The space is industrial—corrugated metal outer walls—but also rustic, with counter fronts of, you guessed it, weathered wood. And may I interrupt myself here to observe that if you or I had been smart enough to buy futures in storm-blasted, mouse-gnawed lumber ten years ago, we would be gazillionaires now. But I digress. Oh, one more digression: Don’t do anything embarrassing. There’s a security system at Ten connected to a monitor at Tei-An, and Teiich might be watching. When I met him after lunch, a funny look came over his face. “You were in today with a man in an orange shirt!” he said. “That guy sure took a lot of pictures!”
But once your order comes out, your focus suddenly narrows to the square foot of counter in front of you. On our visit, Orange Shirt and I tried three types (at a reasonable $10 to $12 a bowl).

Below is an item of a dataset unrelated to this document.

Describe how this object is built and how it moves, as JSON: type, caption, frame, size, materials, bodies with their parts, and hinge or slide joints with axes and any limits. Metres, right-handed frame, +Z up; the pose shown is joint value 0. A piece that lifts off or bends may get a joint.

The shōyu broth was a clear russet-brown, with a soy sauce base that was delicate but emphatic. It went well with the incredibly tender sous-vide-cooked, pan-seared pork belly known as chashu. For good measure, we added several condiments from a lineup that included sweet corn, spinach, and sansai (literally “mountain vegetables”). The tonkotsu broth, our second choice, surprised me at first because it was not the super-rich style that I’ve had in Austin, which comes from the lengthy boiling of marrow-filled pork bones. “I am not a big fan of thick broth,” Teiich told me, “so I thin it with chicken stock—that’s my style.” Even so, it’s milky white and hearty, which means that punchy pickled ginger and seaweed are both good additions to order. Kikurage (wood ear mushrooms) and menma (dried slices of pickled bamboo shoots) add a nice texture twist. And if you want a head-clearing garnish, help yourself to a clove of garlic from the bowl on the counter, grab the communal garlic press, and squeeze away.

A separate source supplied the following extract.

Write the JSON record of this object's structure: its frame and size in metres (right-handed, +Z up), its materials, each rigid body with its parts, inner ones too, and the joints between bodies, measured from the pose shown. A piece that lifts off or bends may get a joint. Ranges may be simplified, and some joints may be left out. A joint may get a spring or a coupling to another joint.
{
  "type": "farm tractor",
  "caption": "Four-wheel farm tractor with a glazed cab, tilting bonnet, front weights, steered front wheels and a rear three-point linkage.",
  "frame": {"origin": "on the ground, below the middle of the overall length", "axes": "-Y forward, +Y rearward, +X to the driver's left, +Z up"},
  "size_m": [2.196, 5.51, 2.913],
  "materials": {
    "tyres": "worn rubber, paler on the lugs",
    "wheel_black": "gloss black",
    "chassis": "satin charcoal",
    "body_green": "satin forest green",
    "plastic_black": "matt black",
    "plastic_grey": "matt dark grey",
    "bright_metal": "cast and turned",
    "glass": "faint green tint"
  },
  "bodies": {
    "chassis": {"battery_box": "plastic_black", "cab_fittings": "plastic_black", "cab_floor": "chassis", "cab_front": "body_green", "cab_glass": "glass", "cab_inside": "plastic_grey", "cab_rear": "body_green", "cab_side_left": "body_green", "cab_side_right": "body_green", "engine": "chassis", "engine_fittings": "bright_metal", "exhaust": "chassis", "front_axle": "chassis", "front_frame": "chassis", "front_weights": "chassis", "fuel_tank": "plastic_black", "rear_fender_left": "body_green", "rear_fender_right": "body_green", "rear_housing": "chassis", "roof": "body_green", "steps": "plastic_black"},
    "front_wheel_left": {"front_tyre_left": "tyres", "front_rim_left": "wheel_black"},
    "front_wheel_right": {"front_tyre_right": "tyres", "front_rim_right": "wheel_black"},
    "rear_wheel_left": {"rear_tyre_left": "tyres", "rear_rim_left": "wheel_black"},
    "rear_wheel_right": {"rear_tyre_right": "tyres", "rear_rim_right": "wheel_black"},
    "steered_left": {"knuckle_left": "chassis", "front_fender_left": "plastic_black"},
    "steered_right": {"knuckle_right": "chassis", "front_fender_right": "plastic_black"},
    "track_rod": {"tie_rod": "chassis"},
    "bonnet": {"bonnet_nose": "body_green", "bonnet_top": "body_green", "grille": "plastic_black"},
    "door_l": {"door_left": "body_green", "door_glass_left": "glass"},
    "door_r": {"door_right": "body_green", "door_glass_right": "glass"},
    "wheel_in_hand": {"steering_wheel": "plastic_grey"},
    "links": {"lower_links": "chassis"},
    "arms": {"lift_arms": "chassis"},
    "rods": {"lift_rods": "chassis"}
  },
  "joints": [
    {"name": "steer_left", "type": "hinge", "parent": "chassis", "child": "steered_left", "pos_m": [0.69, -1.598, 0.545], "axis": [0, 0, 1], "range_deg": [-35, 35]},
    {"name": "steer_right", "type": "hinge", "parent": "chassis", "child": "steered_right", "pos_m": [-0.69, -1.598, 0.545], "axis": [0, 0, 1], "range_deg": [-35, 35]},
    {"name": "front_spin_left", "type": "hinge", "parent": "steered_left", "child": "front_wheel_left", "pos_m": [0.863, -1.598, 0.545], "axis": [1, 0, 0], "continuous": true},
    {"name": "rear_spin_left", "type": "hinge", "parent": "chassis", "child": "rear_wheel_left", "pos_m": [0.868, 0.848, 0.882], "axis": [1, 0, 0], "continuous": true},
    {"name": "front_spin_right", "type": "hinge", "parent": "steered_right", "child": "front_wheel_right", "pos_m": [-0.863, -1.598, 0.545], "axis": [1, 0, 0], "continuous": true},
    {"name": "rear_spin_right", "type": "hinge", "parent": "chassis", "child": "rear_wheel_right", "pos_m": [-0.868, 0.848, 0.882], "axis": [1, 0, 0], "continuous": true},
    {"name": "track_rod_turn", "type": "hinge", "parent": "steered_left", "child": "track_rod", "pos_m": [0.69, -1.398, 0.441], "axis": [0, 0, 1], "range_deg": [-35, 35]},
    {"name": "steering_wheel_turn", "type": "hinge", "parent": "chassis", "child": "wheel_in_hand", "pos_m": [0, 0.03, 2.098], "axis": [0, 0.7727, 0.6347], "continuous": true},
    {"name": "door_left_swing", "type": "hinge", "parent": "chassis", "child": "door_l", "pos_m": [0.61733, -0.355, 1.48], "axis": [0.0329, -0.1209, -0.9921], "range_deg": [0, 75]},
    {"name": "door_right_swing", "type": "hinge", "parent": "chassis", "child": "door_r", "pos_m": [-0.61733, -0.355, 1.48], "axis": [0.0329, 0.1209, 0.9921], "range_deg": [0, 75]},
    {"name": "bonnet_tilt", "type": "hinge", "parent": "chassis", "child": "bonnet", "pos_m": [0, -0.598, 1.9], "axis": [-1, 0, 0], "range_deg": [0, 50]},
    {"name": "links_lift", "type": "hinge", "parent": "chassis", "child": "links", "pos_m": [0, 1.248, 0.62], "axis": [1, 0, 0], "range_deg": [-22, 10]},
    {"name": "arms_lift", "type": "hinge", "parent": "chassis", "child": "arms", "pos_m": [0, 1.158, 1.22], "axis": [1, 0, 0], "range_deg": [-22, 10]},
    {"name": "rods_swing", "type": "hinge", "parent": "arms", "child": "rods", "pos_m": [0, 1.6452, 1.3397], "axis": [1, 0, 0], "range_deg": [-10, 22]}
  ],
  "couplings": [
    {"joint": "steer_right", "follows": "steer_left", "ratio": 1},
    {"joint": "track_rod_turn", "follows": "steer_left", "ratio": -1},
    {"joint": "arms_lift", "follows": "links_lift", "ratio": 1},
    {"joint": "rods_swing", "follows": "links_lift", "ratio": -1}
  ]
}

After sampling an excellent rice bowl and a brothless noodle bowl topped with supposedly life-altering (but in fact quite ordinary) cubes of pan-fried pork jowl, we were beyond full. I was relieved there was no popular miso-based ramen offered, but I was curious to know why it wasn’t on the menu. When I asked Teiich, he laughed and said he was plenty busy already. “I’ll add it later,” he said. Made with the familiar fermented soybean paste that flavors so many Japanese dishes, this type doesn’t have the long history of other styles, but it has great flavor flexibility.
Later that day, I had plenty of time to talk ramen with Teiich, who was, conveniently, participating in a photo shoot for “The Great Summer Smokeout.” The first thing I wanted to find out about was the noodles. “We don’t make them,” he said. “Almost nobody does. Too hard.” Instead he gets them from Sun Noodle, which has outlets in California and New York. But he doesn’t buy just any noodle. The giant producer makes ramen to Teiich’s specifications for size (thinnish), waviness (medium), and bite (substantial, but not overly chewy). As I had observed at lunch, those specs were spot-on, which had resulted in my consuming far more noodles than I’d intended.
The next question I had was, Why a ramen shop? It was surprising for him, given that he’s so well-known for soba. He confessed that he is a serial restaurant opener, having previously launched Tei Tei and Teppo, each specializing in a form of grilling (he has since sold both). But what appealed to him most about ramen came from his memories of Tokyo in the seventies. “Japan was booming back then,” he said. “All the businessmen were so busy that they rarely had time for lunch.” When they did eat, it was often on the fly. “The idea of standing up and eating came from that period,” he concluded. To him, that unadorned, proto-fast-food style was synonymous with ramen. He thought the style would fit right in here too.
As we wrapped up, I had one final question. What is the meaning of “Ten”? Is it a lucky number in Japan? “No,” he said, “it means ‘heaven.’ ” Given what I had experienced earlier in the day, that made a lot of sense.